Alors que faire ? On ne manque pas d’idées en France, même si toutes ne sont pas nécessairement bonnes. Il suffit de relire les Rapports de la Cour des comptes, ou encore le rapport Attali, ou le rapport Gallois, et d’autres encore. Tous ont été prudemment jetés aux oubliettes, ne serait-ce que pour ne pas fâcher les Français et ne pas compromettre le succès aux élections futures. Dans de semblables circonstances, Churchill avait eu le courage de promettre « du sang et des larmes », et Schroeder avait agi de même en Allemagne. On a de la peine à imaginer que nos dirigeants, ou futurs dirigeants, puissent se montrer aussi déterminés ; en France cela risquerait fort d’être un suicide politique. Il suffit, par exemple, de constater qu’il y a des mots qui fâchent, notamment le mot d’ « austérité ».

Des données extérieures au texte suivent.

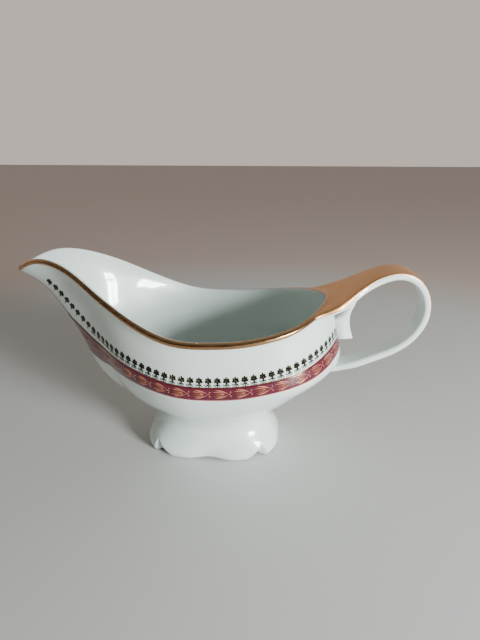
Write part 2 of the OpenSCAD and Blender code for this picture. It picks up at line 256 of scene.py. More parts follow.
@dataclass
class BowlForm:
    """Surfaces of the bowl, which everything else is laid on.

    Angles run from the handle, and places t on the wall from the neck (0) to the rim (1).
    """

    foot_h: float
    spout_reach: float = 116.5
    rear_reach: float = 70.1
    rim_w: float = 97.6
    rim_h: float = 85.4
    spout_h: float = 118.0
    rear_h: float = 99.3
    wall: float = 3.8
    lip_wall: float = 3.0
    rim_rise: float = 1.2
    neck_l: float = 69.0
    neck_w: float = 49.0
    rim_loop: Array = field(init=False, repr=False)
    band_loop: Array = field(init=False, repr=False)

    def __post_init__(self) -> None:
        """Scales the rim's stations and closes the two loops."""
        loop = both_sides(RIM)
        ahead = loop[:, 0] < 0
        side = np.where(np.arange(len(loop)) > len(RIM) - 1, -1, 1)
        self.rim_loop = np.stack([
            loop[:, 0] * np.where(ahead, self.spout_reach, self.rear_reach),
            loop[:, 1] * side * self.rim_w / 2,
            self.rim_h + loop[:, 2] * (np.where(ahead, self.spout_h, self.rear_h) - self.rim_h)], axis=-1)
        self.band_loop = both_sides(BAND)

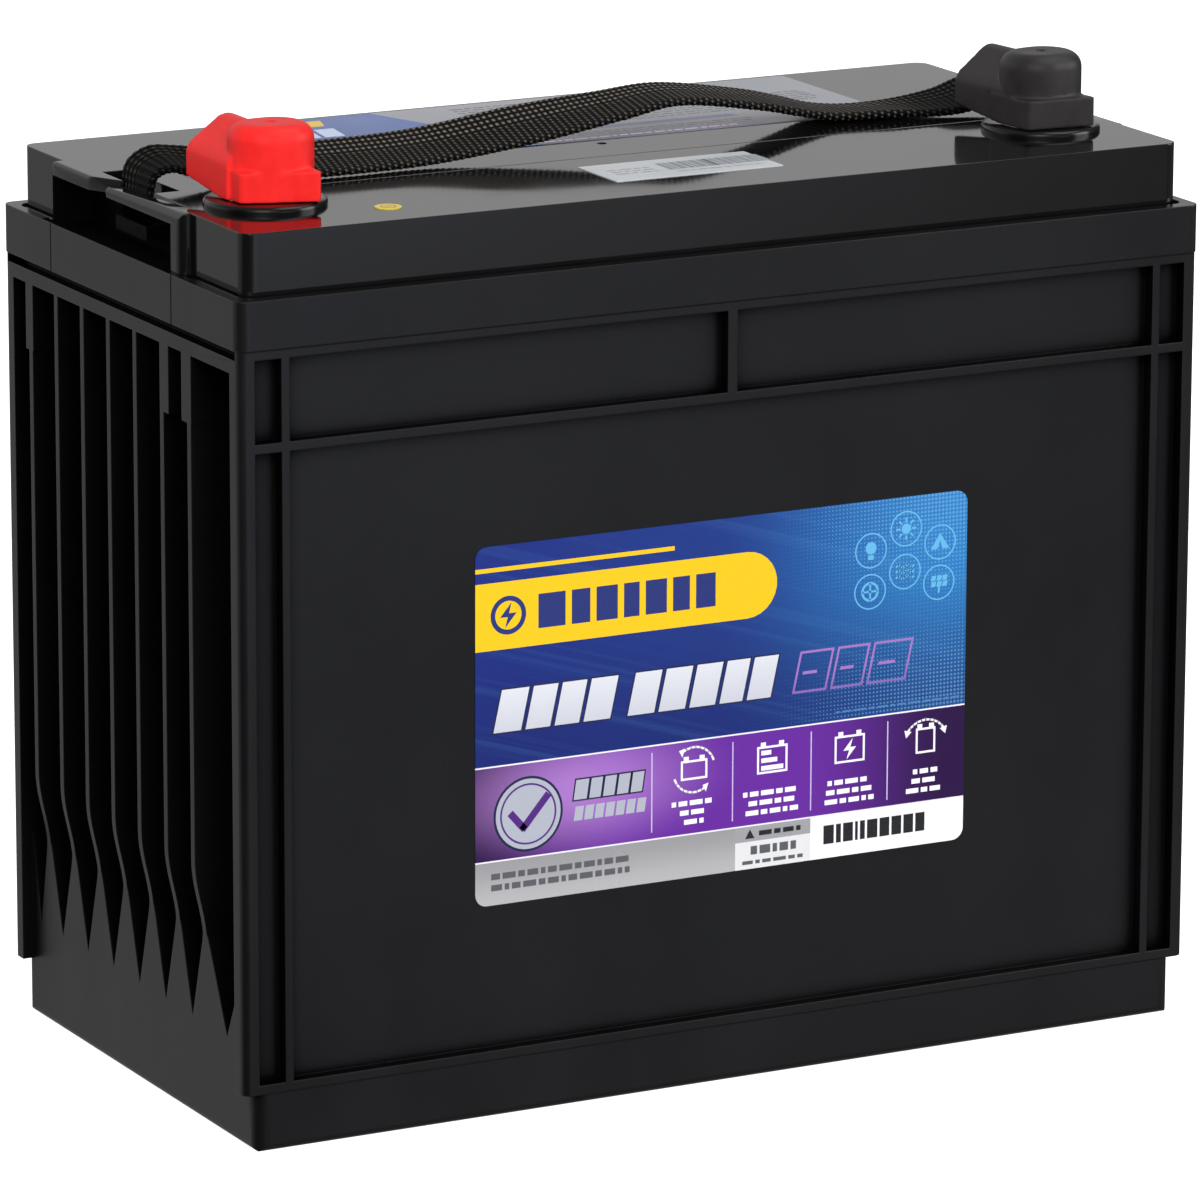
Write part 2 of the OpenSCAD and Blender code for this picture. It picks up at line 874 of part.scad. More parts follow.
module top_label() {
    color("#d9dce2") lid_label([-104, 6], [110, 79.5], 2);
}

module barcode_label() {
    color("white") lid_label([-26, -59.5], [33.5, -33], 0.6);
}

module date_dot() {
    color("#e2c51c")
        translate([-107.4, -63.2, lid_top]) cylinder(r = 4.25, h = label_t);
}

container();
lid();
vent_cover();
valve_cap(0);  // valve_cap_1
valve_cap(1);  // valve_cap_2
valve_cap(2);  // valve_cap_3
valve_cap(3);  // valve_cap_4
valve_cap(4);  // valve_cap_5
valve_cap(5);  // valve_cap_6
positive_plates();
negative_plates();
separators();
positive_plate_straps();
negative_plate_straps();
intercell_links();
terminal_post(-1);  // positive_terminal
terminal_post(1);  // negative_terminal
terminal_seals();
collar(-1);  // positive_collar
collar(1);  // negative_collar
flat_washer(-1);  // positive_flat_washer
flat_washer(1);  // negative_flat_washer
spring_washer(-1);  // positive_spring_washer
spring_washer(1);  // negative_spring_washer
bolt(-1);  // positive_bolt
bolt(1);  // negative_bolt
boot(-1, 0, positive_foot, positive_cap, "#e02c2c");  // positive_boot
boot(1, boot_turn, negative_foot, negative_cap, "#242122");  // negative_boot
strap_middle();  // handle_strap
strap_end(-1);  // left_strap_end
strap_end(1);  // right_strap_end
strap_stop(-1);  // left_strap_stop
strap_stop(1);  // right_strap_stop
front_label();
rear_label();
top_label();
barcode_label();
date_dot();
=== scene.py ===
import math

import bmesh
import bpy
from mathutils import Matrix, Vector


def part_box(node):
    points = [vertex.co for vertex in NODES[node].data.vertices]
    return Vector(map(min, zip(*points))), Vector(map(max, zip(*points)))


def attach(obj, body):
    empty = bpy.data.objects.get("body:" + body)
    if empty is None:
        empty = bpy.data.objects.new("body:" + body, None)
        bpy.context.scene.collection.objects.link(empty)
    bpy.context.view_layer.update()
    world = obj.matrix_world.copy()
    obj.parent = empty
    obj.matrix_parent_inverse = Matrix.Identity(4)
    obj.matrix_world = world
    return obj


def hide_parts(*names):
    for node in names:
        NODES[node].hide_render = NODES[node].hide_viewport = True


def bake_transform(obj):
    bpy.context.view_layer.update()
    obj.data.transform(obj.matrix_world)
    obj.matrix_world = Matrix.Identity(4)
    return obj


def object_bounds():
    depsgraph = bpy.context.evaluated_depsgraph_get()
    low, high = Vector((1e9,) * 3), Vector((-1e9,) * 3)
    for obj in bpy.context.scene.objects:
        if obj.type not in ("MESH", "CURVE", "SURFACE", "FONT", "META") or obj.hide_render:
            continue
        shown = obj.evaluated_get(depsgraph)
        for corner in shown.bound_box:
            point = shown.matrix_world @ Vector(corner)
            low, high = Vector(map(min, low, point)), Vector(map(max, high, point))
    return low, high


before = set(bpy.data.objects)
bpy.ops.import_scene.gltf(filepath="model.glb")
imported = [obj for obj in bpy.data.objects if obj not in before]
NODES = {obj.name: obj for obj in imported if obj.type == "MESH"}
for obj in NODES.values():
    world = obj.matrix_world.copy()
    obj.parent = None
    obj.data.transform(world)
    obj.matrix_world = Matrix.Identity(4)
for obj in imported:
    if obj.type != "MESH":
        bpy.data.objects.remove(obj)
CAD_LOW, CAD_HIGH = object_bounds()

MM = 0.001
LID_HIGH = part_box("lid")[1]
# The deep boxes that the strap's ends hang in: x from the middle, y, and the roof over them
BOX_X = (LID_HIGH.x - 18 * MM, LID_HIGH.x + 0.5 * MM)
BOX_Y = (-37.5 * MM, 59 * MM)
BOX_ROOF_Z = LID_HIGH.z - 4.3 * MM


# ---------------------------------------------------------------- shader kit

def linear(hex_colour):
    """A colour written as rrggbb, in the linear values that shaders use."""
    parts = [int(hex_colour[i:i + 2], 16) / 255 for i in (0, 2, 4)]
    low = [c / 12.92 for c in parts]
    high = [((c + 0.055) / 1.055) ** 2.4 for c in parts]
    return [a if c <= 0.04045 else b for c, a, b in zip(parts, low, high)] + [1.0]


class Shader:
    """A material being built: each method adds a node and returns its output."""

    def __init__(self, name, **settings):
        self.material = bpy.data.materials.new(name)
        self.material.use_nodes = True
        self.tree = self.material.node_tree
        self.surface = self.tree.nodes["Principled BSDF"]
        for label, value in settings.items():
            self.set(label.replace("_", " "), value)

    @classmethod
    def of_world(cls, world):
        """The same methods for the nodes of a world."""
        made = cls.__new__(cls)
        made.tree = world.node_tree
        return made

    def set(self, label, value):
        socket = self.surface.inputs[label.title().replace("Ior", "IOR")]
        self.feed(socket, value)

    def feed(self, socket, value):
        if isinstance(value, bpy.types.NodeSocket):
            self.tree.links.new(value, socket)
        elif isinstance(value, str):
            socket.default_value = linear(value)
        else:
            socket.default_value = value

    def node(self, kind, inputs=(), **settings):
        made = self.tree.nodes.new("ShaderNode" + kind)
        for key, value in settings.items():
            setattr(made, key, value)
        for key, value in dict(inputs).items():
            self.feed(made.inputs[key], value)
        return made

    def place(self):
        return self.node("TexCoord").outputs["Object"]

    def split(self, vector):
        return self.node("SeparateXYZ", {"Vector": vector}).outputs

    def join(self, x, y, z):
        return self.node("CombineXYZ", {"X": x, "Y": y, "Z": z}).outputs[0]

    def stretched(self, vector, scale):
        return self.node("Mapping", {"Vector": vector, "Scale": scale}).outputs[0]

    def calc(self, operation, a, b=0.0):
        return self.node("Math", {0: a, 1: b}, operation=operation).outputs[0]

    def span(self, value, low, high, start=0.0, end=1.0, smooth=False):
        """Start at low, end at high, and a ramp between them."""
        kind = "SMOOTHSTEP" if smooth else "LINEAR"
        ends = {"Value": value, "From Min": low, "From Max": high, "To Min": start, "To Max": end}
        return self.node("MapRange", ends, interpolation_type=kind, clamp=True).outputs[0]

    def mix(self, share, a, b):
        """Colour a where share is 0 and colour b where it's 1."""
        made = self.node("Mix", data_type="RGBA")
        self.feed(made.inputs[0], share)
        self.feed(made.inputs[6], a)
        self.feed(made.inputs[7], b)
        return made.outputs[2]

    def noise(self, vector, scale, detail=3.0, rough=0.5):
        inputs = {"Vector": vector, "Scale": scale, "Detail": detail, "Roughness": rough}
        return self.node("TexNoise", inputs).outputs[0]

    def wave(self, value, pitch):
        """Rows of even ridges: 0 at each multiple of the pitch and 1 half way between."""
        return self.calc("ABSOLUTE", self.calc("SINE", self.calc("MULTIPLY", value, math.pi / pitch)))

    def bump(self, height, distance, strength=1.0, edge=0.0):
        """Relief from a height. An edge radius also makes sharp edges catch the light."""
        inputs = {"Height": height, "Distance": distance, "Strength": strength}
        if edge:
            inputs["Normal"] = self.node("Bevel", {"Radius": edge}, samples=8).outputs[0]
        self.set("normal", self.node("Bump", inputs).outputs[0])
        return self


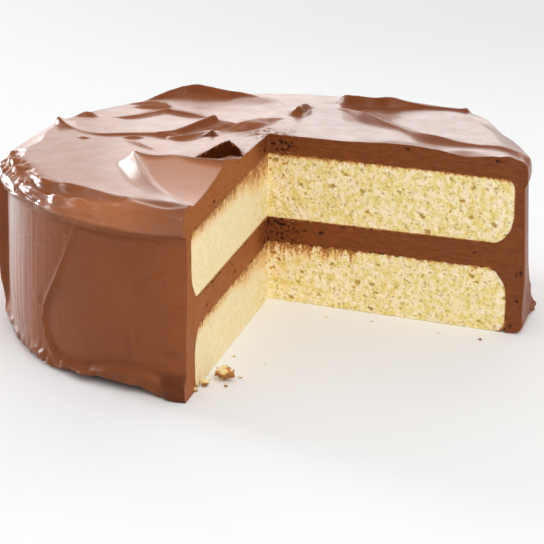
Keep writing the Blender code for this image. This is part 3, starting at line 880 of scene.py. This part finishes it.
def laid_bare(x, y):
    """Where the spoon opened up fresh frosting: pale in the big scoop, dark under torn curls."""
    distance, side, *_ = nearest_on(FRONT_SCOOP, x, y)
    marks = {"pale": (side > 0) * ease(distance / 5), "torn": 0 * x}
    for (path, face, back, hollow, *_), how in ((TORN_FLAP, 1.0), (SECOND_CURL, 0.5)):
        distance, side, *_ = nearest_on(path, x, y)
        bare = how * (side > 0) * ease(1.6 - distance / (0.5 * hollow))
        marks["torn"] = np.maximum(marks["torn"], bare)
    steep = 0 * x
    for path, face, back, hollow, dug, lean in CRESTS:
        distance, side, height, _ = nearest_on(path, x, y)
        lifted = np.clip(np.abs(height) / 2.5, 0, 1)
        steep = np.maximum(steep, lifted * (side > 0) * ease(1.5 - distance / face))
    crumpled = near(degrees_round(x, y), 222, 16) * ease((np.hypot(x, y) - 106) / 5)
    marks["shine"] = (0.5 - 0.5 * marks["torn"]) * (1 - 0.65 * steep) * (1 - 0.55 * crumpled)
    marks["shine"] = marks["shine"] + 0.5 * near(np.hypot(x + 41, y + 62), 0, 9) * (marks["pale"] < 0.2)
    buttery = 0.33 * ease((20 - x) / 50) * (1 - steep) * (1 - marks["torn"])
    marks["pale"] = np.maximum(marks["pale"], buttery)
    marks["pale"] = np.maximum(marks["pale"], on_front_rim(x, y) * (1 - marks["torn"]))
    return marks


def top_points(angles, reach):
    """Points of the swirled top, and their marks. At the two cuts they stay in its plane."""
    x, y = (c.ravel() for c in place(angles, reach, 0.0)[..., :2].transpose(2, 0, 1))
    level, lean_x, lean_y = (v.reshape(reach.shape) for v in top_shape(x, y))
    along = lean_x * np.cos(angles) + lean_y * np.sin(angles)
    across = lean_y * np.cos(angles) - lean_x * np.sin(angles)
    at_cut = (angles == RIGHT_CUT) | (angles == LEFT_CUT)
    fade = ease(reach / 6)
    points = place(angles, reach + along * fade, level)
    across = np.where(at_cut, 0, across) * fade
    points[..., 0] -= across * np.sin(angles)
    points[..., 1] += across * np.cos(angles)
    return points, laid_bare(x, y)


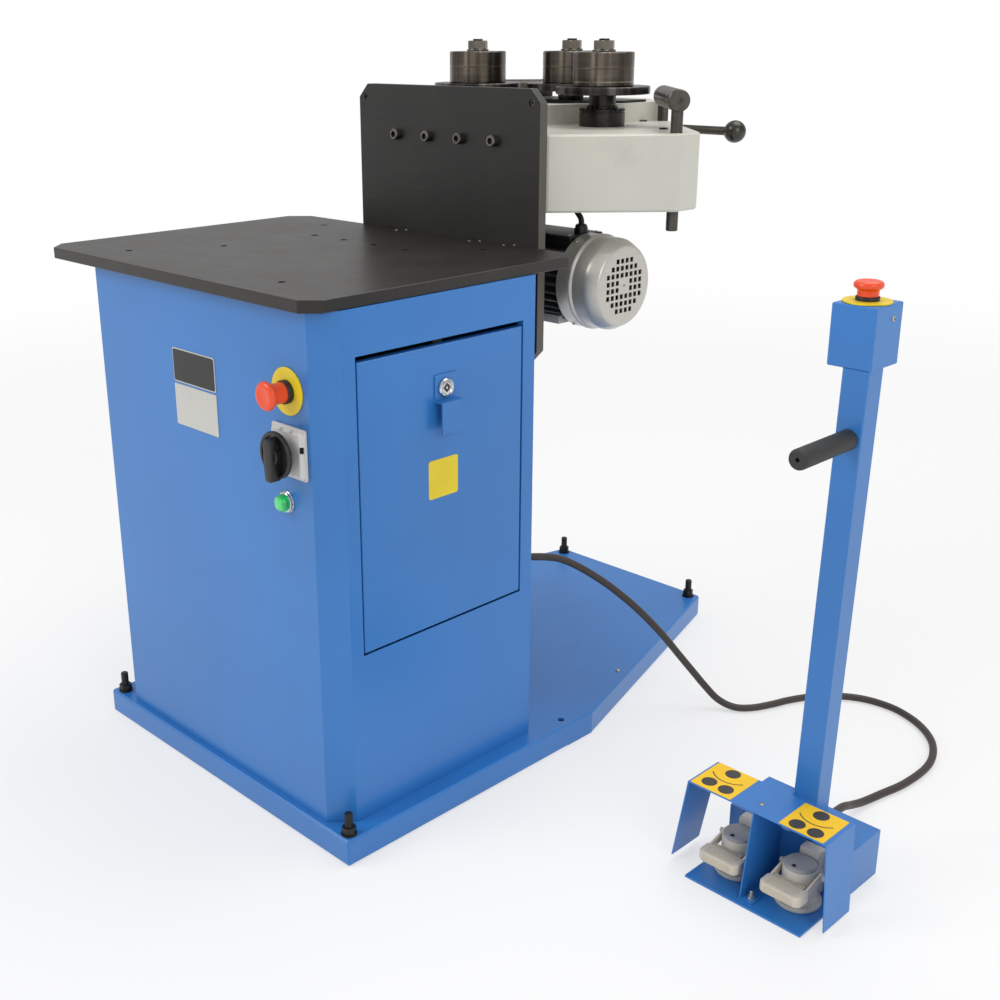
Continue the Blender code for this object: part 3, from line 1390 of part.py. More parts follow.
def pressure_screw():
    profile = [
        (0, SLIDE_BACK - SCREW_BITE),
        (SCREW_RADIUS, SLIDE_BACK - SCREW_BITE),
        (SCREW_RADIUS, HUB_FRONT),
        (HUB_RADIUS, HUB_FRONT),
        (HUB_RADIUS, HUB_BACK - HUB_CHAMFER),
        (HUB_RADIUS - HUB_CHAMFER, HUB_BACK),
        (0, HUB_BACK),
    ]
    origin = (0, LEVER_Y, SCREW_Z)
    turned = aim_y(lathe(profile, SMALL_SIDES)).moved(0, 0, SCREW_Z)
    screw = piece("pressure_screw", turned, "turned_steel", origin)
    half = HUB_RADIUS + CUT_OVERRUN
    hole = aim_x(rod(LEVER_RADIUS + SEAT_GAP, -half, half, TINY_SIDES))
    cut(screw, hole.moved(*origin))

    start = math.asin(LEVER_RADIUS / BALL_RADIUS)
    ball = []
    for step in range(BALL_STEPS + 1):
        angle = start + (math.pi - start) * step / BALL_STEPS
        radius = 0 if step == BALL_STEPS else BALL_RADIUS * math.sin(angle)
        ball.append((radius, LEVER_HALF_LENGTH - BALL_RADIUS * math.cos(angle)))
    profile = [(radius, -height) for radius, height in reversed(ball)] + ball
    piece("pressure_lever", aim_x(lathe(profile, SMALL_SIDES)).moved(*origin), "turned_steel", origin)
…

Finalement ce sont les Français dont il faudrait changer la mentalité. Au lieu de leur seriner – parfois avec talent – par partis politiques ou médias interposés des calembredaines sur l’économie, la réduction (sans effort) des inégalités et la confiscation du profit par les entreprises ou par les « riches », mieux vaudrait leur exposer la réalité économique, en leur laissant le soin de comprendre où est la vérité.
Par exemple, une question simple : est-il objectivement raisonnable d’abaisser l’âge de la retraite (ou de ne pas l’augmenter) alors que l’allongement de la durée de la vie entraîne mécaniquement une augmentation du coût des pensions ? Qui va payer ce surcoût des pensions et comment ?
Références
■ « Nos échanges extérieurs sont déficitaires depuis 2005. Le déficit de la balance courante a atteint près de 2% du PIB de 2011 à 2013. La production industrielle est tombée en 2014 au niveau de 1994. Le déficit public est scotché au-dessus de 4% du PIB chaque année de 2013 à 2015. La dette publique continue de dériver. » (Ch. Saint-Étienne, Le Figaro, 23 sept. 2014.
■ « La Cigale, ayant chanté tout l’été, Se trouva fort dépourvue Quand la bise fut venue…Elle alla crier famine Chez la Fourmi sa voisine. », La Fontaine, La Cigale et la fourmi.